I see from my log that I did the first test hops at Sutton Bank on 11th January 1936, and that the first soaring flights at the same place on 20th January. The first demonstration at Dunstable was made on 26th January. We therefore wasted no time on what we now call marketing! I remember the January date for the first tests was arctic cold and the ground at Sutton Bank was frozen solid. At the time, Fred Slingsby was confined to bed with flu and I remember he was propped up in bed when 1 reported to him what had happened.
Fred Slingsby was rather funny with me about the Cadet afterwards, especially when it began to sell well. He was not eager to acknowledge that I had created this machine by myself, and, in his only writing about that period, says that the Cadet had a "disappointing performance." This was not true, because the first and lighter pre-war Cadets soared very well in some ways. So far as 1 can recall, 1 do not remember Fred ever flying it, and I think this "disappointing performance" idea was fixed by an episode 1 had at Barrow-in-Furness, where I was demonstrating to the local gliding club. Instead of making the intended landing on their, rather faraway beach - as they said their Dagling could do, 1 had to land in an intermediate field where -there was a hostile farmer. No wonder I had to land, as I had been launched with a slight tailwind, and must have been flying through a belt of descending adiabatic wind. But they wanted to see the machine fly, and 1 had to perform notwithstanding.
The Cadet was spoiled when the ATC took it up, but they provided the bulk of the orders, so who could argue? I thought a lot of weight was added by strengthening in unnecessary places. A ton of paint was applied instead of the original light dope and varnish. Thick control cables were specified which were strong enough for a Vulcan bomber! No ATC chap could ever have applied a control force anything near to the loads the Royal Aircraft Establishment laid down as having to be catered for. But that's how it goes. At that time, new designs were submitted to a BGA stress consultant, called "Mr. Smith of Supermarine". For a fee of £10, Mr. Smith would tell you whether your design was strong enough or not and offer suggestions. On the Cadet, all Mr. Smith called for was a slight lengthening of the blocks where the struts attached to the wing spars. I never met Mr. Smith, but for £10 he did a good job, because nothing ever broke on anything he passed as OK - to the best of my knowledge. I have often wondered whether he was the successor to the famous Mitchell, designer of the Spitfire, i.e. Mr. Joe Smith. Does anyone know who "Mr. Smith of Supermarine" really was, for if he is still alive I would very much like to meet him?
Chris Wills adds:- The Cadet was thus related to the Hols der Teufel, and its forerunner the RRG Zögling, as well as to the Prüfling. In 1952, the wings of the Cadet, which were basically those of the Zögling, were used for the Slingsby Grasshopper Primary. Many Grasshoppers have been disposed of by the ATC and are now in the hands of our members.

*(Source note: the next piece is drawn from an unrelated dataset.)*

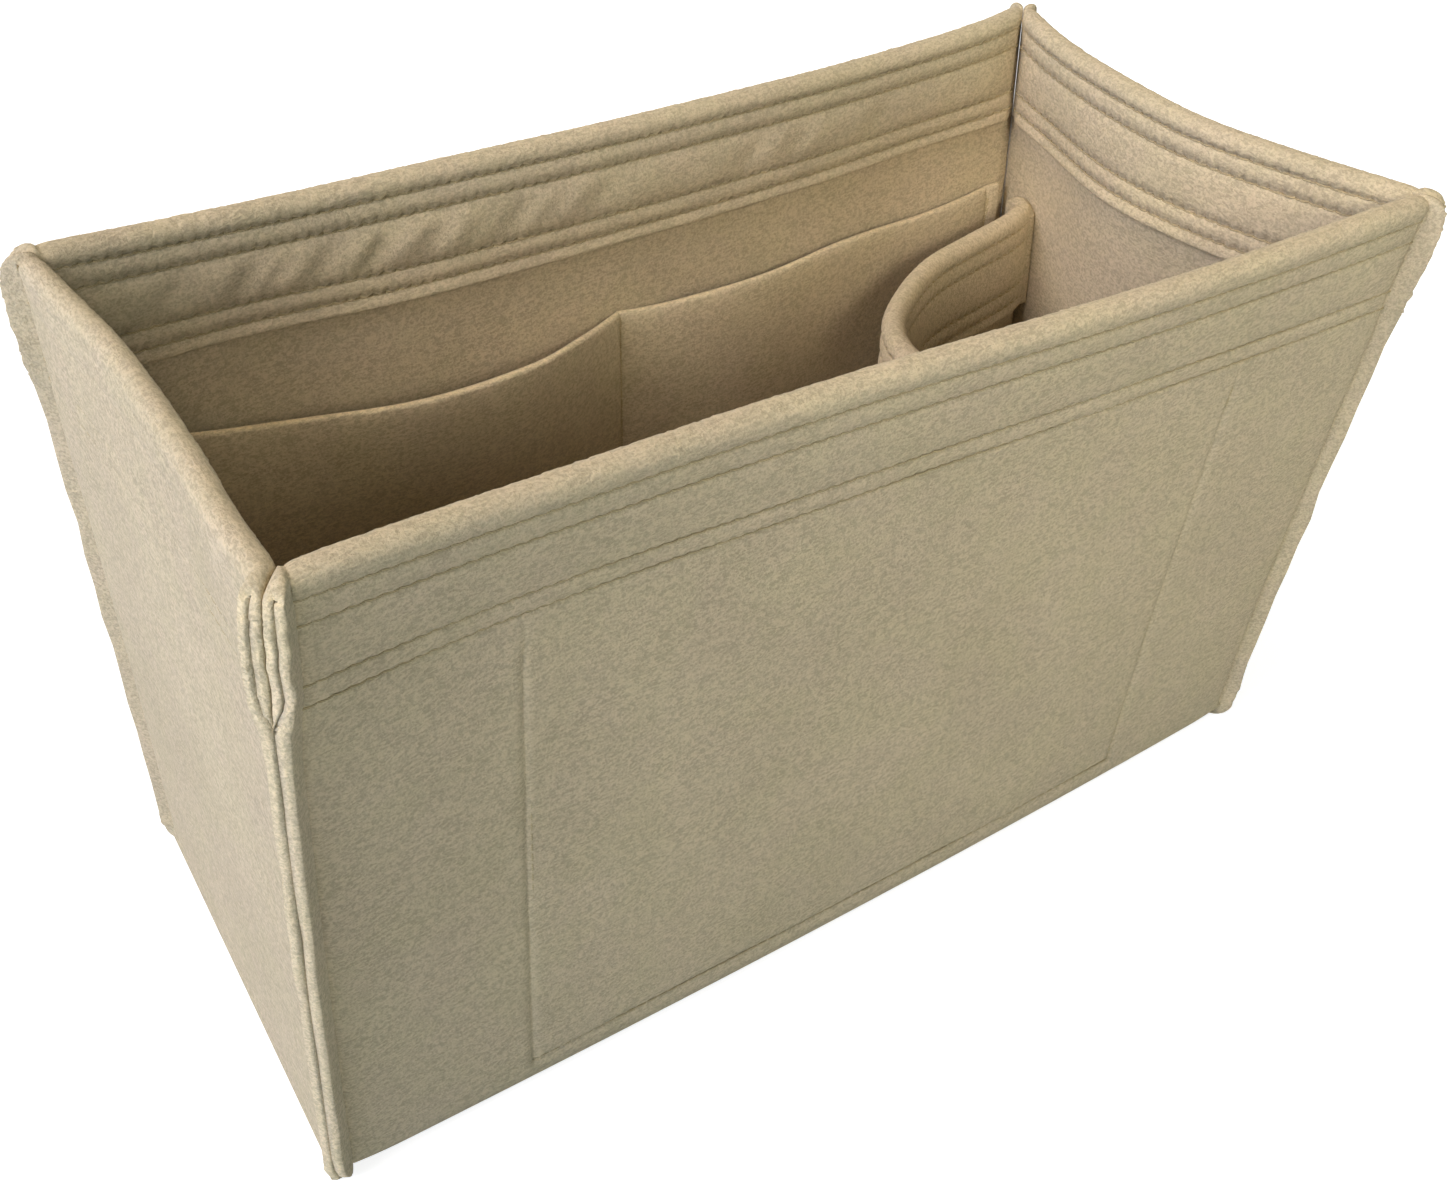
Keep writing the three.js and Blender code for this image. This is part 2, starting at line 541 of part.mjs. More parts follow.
// The holder's path at a height. The outer layer turns onto the end panel at either end as a seam
// allowance, and the hem's layer runs straight on and ends at the panel.
function holderPath(height, isHem) {
  const back = cornerLine("backRight", height).y - HOLDER_SEAM_INSET;
  const front = cornerLine("frontRight", height).y + HOLDER_SEAM_INSET;
  const middle = (back + front) / 2;
  const half = (back - front) / 2 - HOLDER_BEND;
  const [frontX, backX] = [-half, half].map((place) => rightWallAt(middle + place, height).x - HOLDER_BEND);
  const curve = new THREE.SplineCurve(holderShares.map(([reach, width]) =>
    new THREE.Vector2(mix(frontX, backX, (1 + width) / 2) - reach * HOLDER_REACH, middle + width * half)));
  const places = curve.getPoints(holderStationCount);
  const end = (sign) => {
    const seat = rightWallAt(middle + sign * (isHem ? half - OUTER_FACE : half), height).x;
    if (isHem) {
      return holderEndShares.map((share) =>
        new THREE.Vector2(seat - mix(HALF_GAP, HOLDER_BEND, share), middle + sign * half));
    }
    const allowance = [HOLDER_ALLOWANCE, 0].map((run) => {
      const y = middle + sign * (half + HOLDER_BEND + run);
      return new THREE.Vector2(rightWallAt(y, height).x, y);
    });
    const bend = [30, 60].map((degrees) => new THREE.Vector2(
      seat - HOLDER_BEND * (1 - Math.cos(degrees * DEGREE)),
      middle + sign * (half + HOLDER_BEND * (1 - Math.sin(degrees * DEGREE)))));
    return [...allowance, ...bend];
  };
  return [...end(1), ...places, ...end(-1).reverse()];
}

// The outward normals of the holder's path.
function pathNormals(path) {
  return path.map((_, k) => {
    const ahead = path[Math.min(k + 1, path.length - 1)].clone().sub(path[Math.max(k - 1, 0)]).normalize();
    return new THREE.Vector2(ahead.y, -ahead.x);
  });
}

// A point of the holder's felt at a station: a share of 1 is on the wall's path and 0 on the hem's.
function holderPoint(station, height, out, z, share) {
  const [wall, hem] = [false, true].map((isHem) => {
    const path = holderPath(height, isHem);
    return path[station].clone().addScaledVector(pathNormals(path)[station], out);
  });
  const point = hem.lerp(wall, share);
  return new Vector3(point.x, point.y, z);
}

function bottleHolder() {
  const wall = holderDropShares.map((drop) => {
    const height = mix(HOLDER_FLOOR, HOLDER_TOP - HEM_DEPTH, drop);
    return { height, faces: [HALF_GAP, OUTER_FACE], raises: [0, 0], share: 1 };
  });
  const grid = [...hemRows(HOLDER_TOP, otherRowShares), ...wall].map(({ height, faces, raises, share }) =>
    Array.from({ length: holderPlaceCount }, (_, station) =>
      faces.map((out, face) => holderPoint(station, height, out, height + raises[face], share))));
  return feltSheet("bottle_holder", grid);
}

// The two threads of a hem row: one lies on the outside of the wall and one on the hem inside.
function hemRowThreads(sideName) {
  const { rows, shares, out, run } = sides[sideName];
  const stand = OUTER_FACE - STITCH_DENT + THREAD_STAND;
  return rows.flatMap((rowShare, k) => [1, -1].map((sign) => {
    const height = HEIGHT - rowShare * HEM_DEPTH;
    const start = wallPoint(sideName, 0, height, sign * stand);
    const finish = wallPoint(sideName, 1, height, sign * stand);
    const inset = sign > 0 ? stand * Math.tan(SEAM_ANGLE / 2) : stand + FELT / 2;
    start.addScaledVector(run, inset);
    finish.addScaledVector(run, -inset);
    const middle = shares.map((share) => wallPoint(sideName, share, height, sign * stand));
    const normal = out.clone().multiplyScalar(sign);
    const path = [start, ...middle, finish].map((point) => ({ point, normal }));
    return strand(`${sideName}_hem_row_${k + 1}_${sign > 0 ? "outside" : "inside"}_thread`, path);
  }));
}

// The seam that holds an end panel: down one corner, along the base and up the other corner.
function endSeamThreads(end) {
  const heights = [HEIGHT - 3 * OUTER_FACE, RAW_EDGE, ...wallRows().map((row) => row.height)];
  const corner = (name) => [
    ...heights.map((height) => wallSeam(name, height)), ...bendTurns.map((turn) => bendSeam(name, turn))];
  const base = depthShares.toReversed().map((share) => baseSeam(end, 1 - share));
  const seams = [...corner(`front${end}`), ...base, ...corner(`back${end}`).reverse()];
  return [1, -1].map((sign) => {
    const path = seams.map(({ inner, tip, across, slack = 0 }) => {
      const normal = across.clone().multiplyScalar(sign);
      const point = inner.clone().lerp(tip, SEAM_LINE / SEAM_ALLOWANCE);
      point.addScaledVector(normal, OUTER_FACE + THREAD_STAND + slack);
      return { point: point.setZ(Math.max(point.z, THREAD_STAND)), normal };
    });
    return strand(`${end.toLowerCase()}_end_seam_${sign > 0 ? "strip" : "panel"}_side_thread`, path);
  });
}

// A pocket's stitches, as places on its wall: down one side, along the bottom and up the other side.
function pocketSeamPlaces(from, to, middle, topOf) {
  const bottom = POCKET_FLOOR + POCKET_ROW_RISE;
  const side = (share) =>
    riseShares.slice(1).map((rise) => [share, mix(bottom, topOf(share) - FELT, rise)]);
  return [...side(from).reverse(), ...[from, ...middle, to].map((share) => [share, bottom]), ...side(to)];
}

// The two threads of a seam through a pocket and its wall: outside on the wall, inside on the pocket.
function pocketThreads(name, sideName, places, slackOf, topOf) {
  const { out } = sides[sideName];
  return ["outside", "inside"].map((face) => {
    const path = places.map(([share, height]) => {
      const rise = (height - POCKET_FLOOR) / (topOf(share) - POCKET_FLOOR);
      const slack = slackOf(share) * rise ** POCKET_RISE_POWER;
      const stand = face === "outside" ? OUTER_FACE + THREAD_STAND : pocketFaces(slack)[1] - THREAD_STAND;
      const normal = out.clone().multiplyScalar(face === "outside" ? 1 : -1);
      return { point: wallPoint(sideName, share, height, stand), normal };
    });
    return strand(`${name}_${face}_thread`, path);
  });
}

function allPocketThreads() {
  const backPlaces = pocketSeamPlaces(
    backSeamShare, 1 - backSeamShare, lengthShares.slice(1, -1), backPocketTop);
  const frontPlaces = pocketSeamPlaces(
    FRONT_POCKET_LEFT_SHARE, FRONT_POCKET_RIGHT_SHARE, lengthShares.slice(3, -3), frontPocketTop);
  const dividerFoot = POCKET_FLOOR + POCKET_ROW_RISE + 4 * THREAD_RADIUS;
  const dividerTop = backPocketTop(DIVIDER_SHARE) - FELT;
  const dividerPlaces = riseShares.map((rise) => [DIVIDER_SHARE, mix(dividerFoot, dividerTop, rise)]);
  return [
    ...pocketThreads("back_pocket_seam", "back", backPlaces, backPocketSlack, backPocketTop),
    ...pocketThreads("back_pocket_divider", "back", dividerPlaces, backPocketSlack, backPocketTop),
    ...pocketThreads("front_pocket_seam", "front", frontPlaces, frontPocketSlack, frontPocketTop),
  ];
}

// The holder's threads: four rows on its hem, and a seam through each allowance and the end panel.
function holderThreads() {
  const stand = OUTER_FACE - STITCH_DENT + THREAD_STAND;
  const rows = otherRowShares.flatMap((rowShare, k) => [1, -1].map((sign) => {
    const height = HOLDER_TOP - rowShare * HEM_DEPTH;
    const path = holderPath(height, true);
    const normals = pathNormals(path);
    const places = path.map((place, station) => {
      const point = place.clone().addScaledVector(normals[station], sign * stand);
      const normal = new Vector3(normals[station].x, normals[station].y, 0).multiplyScalar(sign);
      return { point: new Vector3(point.x, point.y, height), normal };
    });
    const clear = holderEndShares.length + 1;
    const face = sign > 0 ? "outside" : "inside";
    return strand(`bottle_holder_row_${k + 1}_${face}_thread`, places.slice(clear, -clear));
  }));
  const seams = ["back", "front"].flatMap((which) => ["outside", "inside"].map((face) => {
    const sign = which === "back" ? 1 : -1;
    const path = [1, 0.6, 0.3, 0].map((rise) => {
      const height = mix(HOLDER_FLOOR + FELT, HOLDER_TOP - 2 * OUTER_FACE, rise);
      const corner = cornerLine(`${which}Right`, height).y;
      const y = corner - sign * (HOLDER_SEAM_INSET - HOLDER_ALLOWANCE / 2);
      const wall = rightWallAt(y, height);
      const wallFace = LAYER_GAP + FELT + THREAD_STAND;
      wall.x += face === "outside" ? wallFace : -(OUTER_FACE + THREAD_STAND);
      return { point: wall, normal: new Vector3(face === "outside" ? 1 : -1, 0, 0) };
    });
    return strand(`bottle_holder_${which}_seam_${face}_thread`, path);
  }));
  return [...rows, ...seams];
}

// The whole insert, centred on the middle of its footprint.
const insert = new THREE.Group();
insert.name = "purse_organizer_insert";
insert.add(strip(), endPanel("left"), endPanel("right"), backPocket(), frontPocket(), bottleHolder());
insert.add(...Object.keys(sides).flatMap(hemRowThreads));
insert.add(...["Left", "Right"].flatMap(endSeamThreads));
insert.add(...allPocketThreads(), ...holderThreads());
const middle = new THREE.Box3().setFromObject(insert).getCenter(new Vector3());
insert.position.set(-middle.x, -middle.y, 0);

export default insert;
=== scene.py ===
import bpy
import numpy as np
from mathutils import Matrix, Vector


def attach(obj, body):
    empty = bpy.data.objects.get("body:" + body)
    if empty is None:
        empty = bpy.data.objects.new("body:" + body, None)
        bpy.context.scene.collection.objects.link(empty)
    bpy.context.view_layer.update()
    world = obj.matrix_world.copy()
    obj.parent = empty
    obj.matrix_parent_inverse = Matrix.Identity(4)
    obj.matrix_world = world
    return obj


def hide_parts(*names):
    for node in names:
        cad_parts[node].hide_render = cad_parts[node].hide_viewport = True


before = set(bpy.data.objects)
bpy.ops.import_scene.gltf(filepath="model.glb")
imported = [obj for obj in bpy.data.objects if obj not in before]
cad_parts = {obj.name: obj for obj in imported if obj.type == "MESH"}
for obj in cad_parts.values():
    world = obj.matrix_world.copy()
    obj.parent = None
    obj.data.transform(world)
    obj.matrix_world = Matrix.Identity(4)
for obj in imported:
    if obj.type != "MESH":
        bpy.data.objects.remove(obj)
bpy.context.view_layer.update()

# The camera stands to the front left and above, close enough for the near corner to look large.
# Its place and turn were fitted to the insert's corners, and its axis falls left of the picture's middle.
PICTURE_WIDTH = 1453
PICTURE_HEIGHT = 1183
FOCAL_PIXELS = 1613.48
AXIS_PIXEL = (630.03, 607.66)
CAMERA_PLACE = (-0.216882, -0.284200, 0.35008)
CAMERA_RIGHT = (0.84611, -0.53283, 0.01391)
CAMERA_DOWN = (-0.32581, -0.53767, -0.77766)
CAMERA_AHEAD = (0.42184, 0.65345, -0.62853)
SENSOR = 36.0

eye = bpy.data.objects.new("photo_camera", bpy.data.cameras.new("photo_camera"))
bpy.context.scene.collection.objects.link(eye)
eye.data.sensor_width = SENSOR
eye.data.lens = FOCAL_PIXELS * SENSOR / PICTURE_WIDTH
eye.data.shift_x = (PICTURE_WIDTH / 2 - AXIS_PIXEL[0]) / PICTURE_WIDTH
eye.data.shift_y = (AXIS_PIXEL[1] - PICTURE_HEIGHT / 2) / PICTURE_WIDTH
turn = np.column_stack([CAMERA_RIGHT, -np.array(CAMERA_DOWN), -np.array(CAMERA_AHEAD)])
eye.matrix_world = Matrix.Translation(CAMERA_PLACE) @ Matrix(turn.tolist()).to_4x4()
bpy.context.scene.camera = eye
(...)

The best flight that was made by a Cadet was probably a cross-country of 162 miles by John Jefferies, from Dunstable. This Cadet was owned by the late Peter Fletcher who had it modified with rounded wingtips. In 1978 he gave the Cadet to the RAF Museum, who have restored the wingtips to their original form. It and the Replica Cayley Glider have been displayed in the main gallery at Hendon.
We believe that the original spelling "Kadet" was changed to "Cadet" for the sake of Anglicisation when the RAF accepted the glider as an ATC trainer just before the war. In 1937 The Kadet was developed into the Tutor. These two sailplanes trained generations of British glider pilots. Many Tutors are still in use, and every time John Stanley Sproule sees one flying I am sure he must be proud at the thought that a machine of his design should have done so much to help and give pleasure to glider pilots for so long.
In his article, John Stanley Sproule has raised the issue of recognition. This is naturally a delicate issue, involving personalities, but it is accepted by other knowledgeable and impartial people that Fred Slingsby had the policy that all machines that came out of his factory did so under the name of Slingsby Sailplanes. In this, he was no different from other manufacturers. Fokker's famous aeroplanes of the First World War were for the most part designed by somebody else who was kept in obscurity. The "boss" got the credit - at least, on the surface. In the case of the Cadet there is little doubt that the gliding community at the time knew who its designer was.